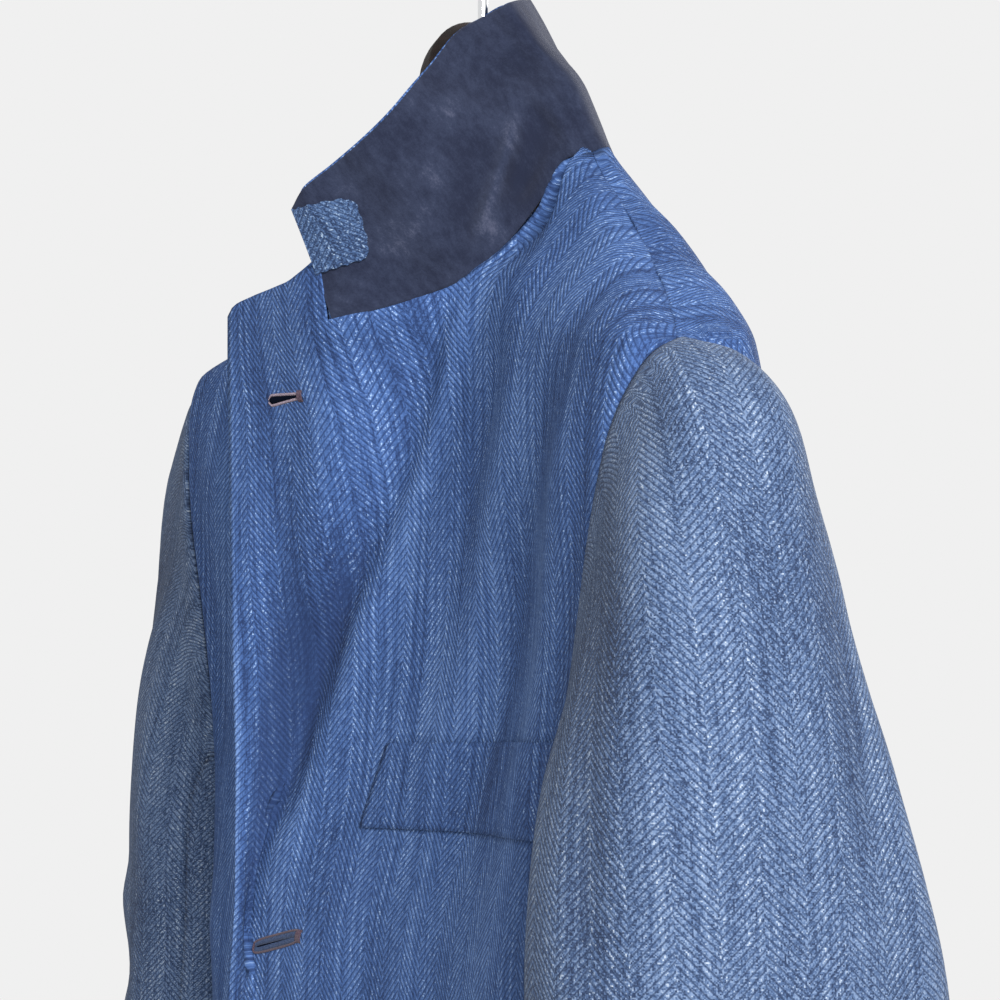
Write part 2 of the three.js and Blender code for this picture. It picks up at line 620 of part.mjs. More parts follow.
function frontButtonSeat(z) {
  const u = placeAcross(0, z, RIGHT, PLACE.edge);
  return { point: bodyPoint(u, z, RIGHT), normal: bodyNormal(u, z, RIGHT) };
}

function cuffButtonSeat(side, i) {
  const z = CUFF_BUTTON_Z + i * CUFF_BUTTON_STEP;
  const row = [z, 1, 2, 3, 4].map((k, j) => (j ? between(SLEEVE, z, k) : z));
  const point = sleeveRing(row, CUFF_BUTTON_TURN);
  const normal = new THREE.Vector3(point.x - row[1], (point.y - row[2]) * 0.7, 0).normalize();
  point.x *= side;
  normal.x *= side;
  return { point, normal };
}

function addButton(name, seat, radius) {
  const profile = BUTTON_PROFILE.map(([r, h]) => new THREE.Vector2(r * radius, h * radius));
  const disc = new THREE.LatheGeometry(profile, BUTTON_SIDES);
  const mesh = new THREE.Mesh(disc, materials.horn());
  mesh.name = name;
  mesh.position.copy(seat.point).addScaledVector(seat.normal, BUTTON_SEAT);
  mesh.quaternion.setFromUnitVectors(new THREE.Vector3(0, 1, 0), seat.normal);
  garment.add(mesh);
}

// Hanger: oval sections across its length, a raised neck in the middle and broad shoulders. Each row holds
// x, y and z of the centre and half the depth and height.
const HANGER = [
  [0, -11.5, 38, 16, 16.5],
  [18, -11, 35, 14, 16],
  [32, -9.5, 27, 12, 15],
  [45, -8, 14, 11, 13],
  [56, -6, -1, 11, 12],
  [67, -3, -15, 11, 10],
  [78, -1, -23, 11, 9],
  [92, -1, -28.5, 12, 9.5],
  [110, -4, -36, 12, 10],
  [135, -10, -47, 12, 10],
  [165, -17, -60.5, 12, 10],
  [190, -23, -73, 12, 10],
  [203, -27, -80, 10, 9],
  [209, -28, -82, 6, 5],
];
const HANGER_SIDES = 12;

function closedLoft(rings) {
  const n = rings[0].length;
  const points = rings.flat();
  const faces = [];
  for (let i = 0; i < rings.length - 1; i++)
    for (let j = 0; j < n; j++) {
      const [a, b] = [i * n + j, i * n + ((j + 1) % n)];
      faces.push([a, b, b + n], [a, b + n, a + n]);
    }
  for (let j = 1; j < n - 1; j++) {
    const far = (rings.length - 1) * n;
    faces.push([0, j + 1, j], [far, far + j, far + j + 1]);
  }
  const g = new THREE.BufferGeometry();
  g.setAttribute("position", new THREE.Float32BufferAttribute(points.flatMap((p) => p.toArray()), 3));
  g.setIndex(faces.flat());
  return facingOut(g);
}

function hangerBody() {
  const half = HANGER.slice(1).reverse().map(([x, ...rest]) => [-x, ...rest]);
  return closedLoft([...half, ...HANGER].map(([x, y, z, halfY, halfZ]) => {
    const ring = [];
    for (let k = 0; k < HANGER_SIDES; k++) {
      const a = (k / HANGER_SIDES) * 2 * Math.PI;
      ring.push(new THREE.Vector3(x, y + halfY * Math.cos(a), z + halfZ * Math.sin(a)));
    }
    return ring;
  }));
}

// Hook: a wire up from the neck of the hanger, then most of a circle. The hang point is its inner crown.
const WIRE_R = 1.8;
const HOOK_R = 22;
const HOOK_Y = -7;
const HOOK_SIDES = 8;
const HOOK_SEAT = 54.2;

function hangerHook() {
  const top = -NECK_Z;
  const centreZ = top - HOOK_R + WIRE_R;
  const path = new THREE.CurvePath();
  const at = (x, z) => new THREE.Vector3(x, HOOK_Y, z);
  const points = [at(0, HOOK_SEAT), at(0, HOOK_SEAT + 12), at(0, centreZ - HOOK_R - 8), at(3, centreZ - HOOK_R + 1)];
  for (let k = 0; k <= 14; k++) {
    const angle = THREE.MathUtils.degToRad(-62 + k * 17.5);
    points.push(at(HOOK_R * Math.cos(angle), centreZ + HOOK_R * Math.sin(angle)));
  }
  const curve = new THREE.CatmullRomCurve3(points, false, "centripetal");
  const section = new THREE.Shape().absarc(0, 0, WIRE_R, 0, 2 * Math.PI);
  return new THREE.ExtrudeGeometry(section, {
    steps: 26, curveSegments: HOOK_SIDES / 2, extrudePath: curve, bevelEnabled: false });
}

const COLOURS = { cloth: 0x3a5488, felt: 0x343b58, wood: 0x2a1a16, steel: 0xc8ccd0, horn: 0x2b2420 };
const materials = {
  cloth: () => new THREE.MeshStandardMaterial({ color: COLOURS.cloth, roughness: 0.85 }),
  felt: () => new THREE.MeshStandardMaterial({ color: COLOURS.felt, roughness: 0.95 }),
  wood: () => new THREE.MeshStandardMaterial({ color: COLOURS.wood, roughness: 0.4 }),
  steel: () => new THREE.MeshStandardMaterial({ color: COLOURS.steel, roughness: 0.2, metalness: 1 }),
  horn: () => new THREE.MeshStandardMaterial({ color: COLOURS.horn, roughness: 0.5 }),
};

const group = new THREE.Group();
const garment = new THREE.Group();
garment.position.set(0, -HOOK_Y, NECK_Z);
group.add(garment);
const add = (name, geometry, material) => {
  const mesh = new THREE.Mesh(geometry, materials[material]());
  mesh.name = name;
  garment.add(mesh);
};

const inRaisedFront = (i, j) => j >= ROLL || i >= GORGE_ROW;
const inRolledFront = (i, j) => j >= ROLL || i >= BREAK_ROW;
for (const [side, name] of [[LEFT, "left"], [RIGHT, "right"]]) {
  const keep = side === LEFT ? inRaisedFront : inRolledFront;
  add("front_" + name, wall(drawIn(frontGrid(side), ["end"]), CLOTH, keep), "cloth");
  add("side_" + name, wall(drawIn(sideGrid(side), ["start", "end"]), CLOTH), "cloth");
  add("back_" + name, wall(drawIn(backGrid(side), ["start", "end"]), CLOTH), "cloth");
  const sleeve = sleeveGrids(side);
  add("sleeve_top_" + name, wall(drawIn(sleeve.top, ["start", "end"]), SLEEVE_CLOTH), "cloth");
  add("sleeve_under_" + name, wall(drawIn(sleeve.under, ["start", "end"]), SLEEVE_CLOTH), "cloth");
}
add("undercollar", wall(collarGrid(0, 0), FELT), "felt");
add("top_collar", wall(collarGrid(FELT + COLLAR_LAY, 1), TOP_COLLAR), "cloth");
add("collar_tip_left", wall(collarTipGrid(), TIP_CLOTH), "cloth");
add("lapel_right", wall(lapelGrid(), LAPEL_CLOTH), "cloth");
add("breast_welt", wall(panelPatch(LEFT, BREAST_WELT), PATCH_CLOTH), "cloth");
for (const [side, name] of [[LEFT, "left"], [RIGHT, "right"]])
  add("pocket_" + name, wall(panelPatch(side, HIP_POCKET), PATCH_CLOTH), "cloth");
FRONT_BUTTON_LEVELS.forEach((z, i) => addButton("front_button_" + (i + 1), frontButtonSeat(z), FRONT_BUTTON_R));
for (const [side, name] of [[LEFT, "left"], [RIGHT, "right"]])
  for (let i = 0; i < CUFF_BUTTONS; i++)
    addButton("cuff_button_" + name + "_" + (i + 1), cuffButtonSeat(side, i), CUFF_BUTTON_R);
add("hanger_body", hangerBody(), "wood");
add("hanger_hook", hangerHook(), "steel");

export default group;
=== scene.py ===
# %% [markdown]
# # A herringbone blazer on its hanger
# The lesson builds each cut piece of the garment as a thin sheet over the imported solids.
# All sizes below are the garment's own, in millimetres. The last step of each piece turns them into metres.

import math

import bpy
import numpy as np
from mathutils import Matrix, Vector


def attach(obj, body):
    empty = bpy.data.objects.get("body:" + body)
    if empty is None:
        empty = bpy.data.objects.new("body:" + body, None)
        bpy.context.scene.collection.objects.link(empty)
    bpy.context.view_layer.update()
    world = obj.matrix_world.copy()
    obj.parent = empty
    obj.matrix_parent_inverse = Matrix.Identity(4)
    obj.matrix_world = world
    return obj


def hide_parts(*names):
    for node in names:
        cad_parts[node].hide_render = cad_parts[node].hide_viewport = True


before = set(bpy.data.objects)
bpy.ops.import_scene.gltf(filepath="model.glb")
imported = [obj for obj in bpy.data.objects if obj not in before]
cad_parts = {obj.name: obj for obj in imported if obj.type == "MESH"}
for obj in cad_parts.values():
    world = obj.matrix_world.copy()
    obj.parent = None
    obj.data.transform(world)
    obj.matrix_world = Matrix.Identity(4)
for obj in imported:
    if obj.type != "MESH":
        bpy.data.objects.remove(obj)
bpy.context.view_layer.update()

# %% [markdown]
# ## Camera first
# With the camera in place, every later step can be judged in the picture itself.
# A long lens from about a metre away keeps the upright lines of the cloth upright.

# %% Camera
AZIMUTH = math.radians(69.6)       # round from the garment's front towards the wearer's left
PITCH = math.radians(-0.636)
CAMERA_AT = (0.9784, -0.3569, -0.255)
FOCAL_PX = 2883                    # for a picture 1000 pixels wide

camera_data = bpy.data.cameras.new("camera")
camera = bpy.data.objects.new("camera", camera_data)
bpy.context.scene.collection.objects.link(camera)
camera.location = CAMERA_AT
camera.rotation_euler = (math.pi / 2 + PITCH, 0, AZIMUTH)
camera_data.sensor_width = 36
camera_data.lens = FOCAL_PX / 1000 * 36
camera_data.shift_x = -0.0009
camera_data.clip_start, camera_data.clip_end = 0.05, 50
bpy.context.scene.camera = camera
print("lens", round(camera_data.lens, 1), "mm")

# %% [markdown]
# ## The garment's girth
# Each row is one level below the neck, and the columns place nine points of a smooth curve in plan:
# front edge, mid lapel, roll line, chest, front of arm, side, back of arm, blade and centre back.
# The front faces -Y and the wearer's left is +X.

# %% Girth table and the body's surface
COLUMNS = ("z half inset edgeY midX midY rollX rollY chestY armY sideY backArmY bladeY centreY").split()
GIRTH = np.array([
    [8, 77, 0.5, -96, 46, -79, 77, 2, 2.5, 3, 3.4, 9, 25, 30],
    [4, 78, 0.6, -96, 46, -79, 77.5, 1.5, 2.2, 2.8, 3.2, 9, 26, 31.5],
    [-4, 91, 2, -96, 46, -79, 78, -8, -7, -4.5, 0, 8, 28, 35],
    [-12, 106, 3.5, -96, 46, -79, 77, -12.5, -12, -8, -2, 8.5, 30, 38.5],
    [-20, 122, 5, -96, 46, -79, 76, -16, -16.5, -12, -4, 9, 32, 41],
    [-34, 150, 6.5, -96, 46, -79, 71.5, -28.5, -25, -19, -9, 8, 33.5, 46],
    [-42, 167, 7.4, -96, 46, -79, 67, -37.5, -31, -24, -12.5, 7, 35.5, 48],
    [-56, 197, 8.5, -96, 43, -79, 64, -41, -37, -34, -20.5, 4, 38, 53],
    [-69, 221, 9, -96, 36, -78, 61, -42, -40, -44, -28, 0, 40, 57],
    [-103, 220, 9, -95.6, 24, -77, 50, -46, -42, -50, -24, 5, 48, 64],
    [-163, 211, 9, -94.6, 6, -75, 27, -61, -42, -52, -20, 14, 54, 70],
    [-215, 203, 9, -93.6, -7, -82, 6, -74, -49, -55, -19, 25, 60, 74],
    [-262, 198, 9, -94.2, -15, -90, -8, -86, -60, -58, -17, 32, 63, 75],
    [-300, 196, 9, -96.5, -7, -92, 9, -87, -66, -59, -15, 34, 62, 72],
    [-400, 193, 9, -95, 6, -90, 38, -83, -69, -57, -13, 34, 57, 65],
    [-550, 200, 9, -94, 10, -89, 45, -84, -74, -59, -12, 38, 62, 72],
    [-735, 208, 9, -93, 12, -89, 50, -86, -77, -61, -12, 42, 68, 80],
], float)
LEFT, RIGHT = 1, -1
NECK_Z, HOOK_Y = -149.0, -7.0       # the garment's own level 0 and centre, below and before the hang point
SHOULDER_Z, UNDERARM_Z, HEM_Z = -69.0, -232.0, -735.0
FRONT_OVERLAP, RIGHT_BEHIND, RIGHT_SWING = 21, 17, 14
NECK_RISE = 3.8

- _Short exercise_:
Transcribe each line of the data above, unaltered, from the one where "FRONT_BUTTON_LEVELS.forEach((z, i) =>" appears to the one where "# All sizes" appears, inclusive of both.

- _The output_:
FRONT_BUTTON_LEVELS.forEach((z, i) => addButton("front_button_" + (i + 1), frontButtonSeat(z), FRONT_BUTTON_R));
for (const [side, name] of [[LEFT, "left"], [RIGHT, "right"]])
  for (let i = 0; i < CUFF_BUTTONS; i++)
    addButton("cuff_button_" + name + "_" + (i + 1), cuffButtonSeat(side, i), CUFF_BUTTON_R);
add("hanger_body", hangerBody(), "wood");
add("hanger_hook", hangerHook(), "steel");

export default group;
=== scene.py ===
# %% [markdown]
# # A herringbone blazer on its hanger
# The lesson builds each cut piece of the garment as a thin sheet over the imported solids.
# All sizes below are the garment's own, in millimetres. The last step of each piece turns them into metres.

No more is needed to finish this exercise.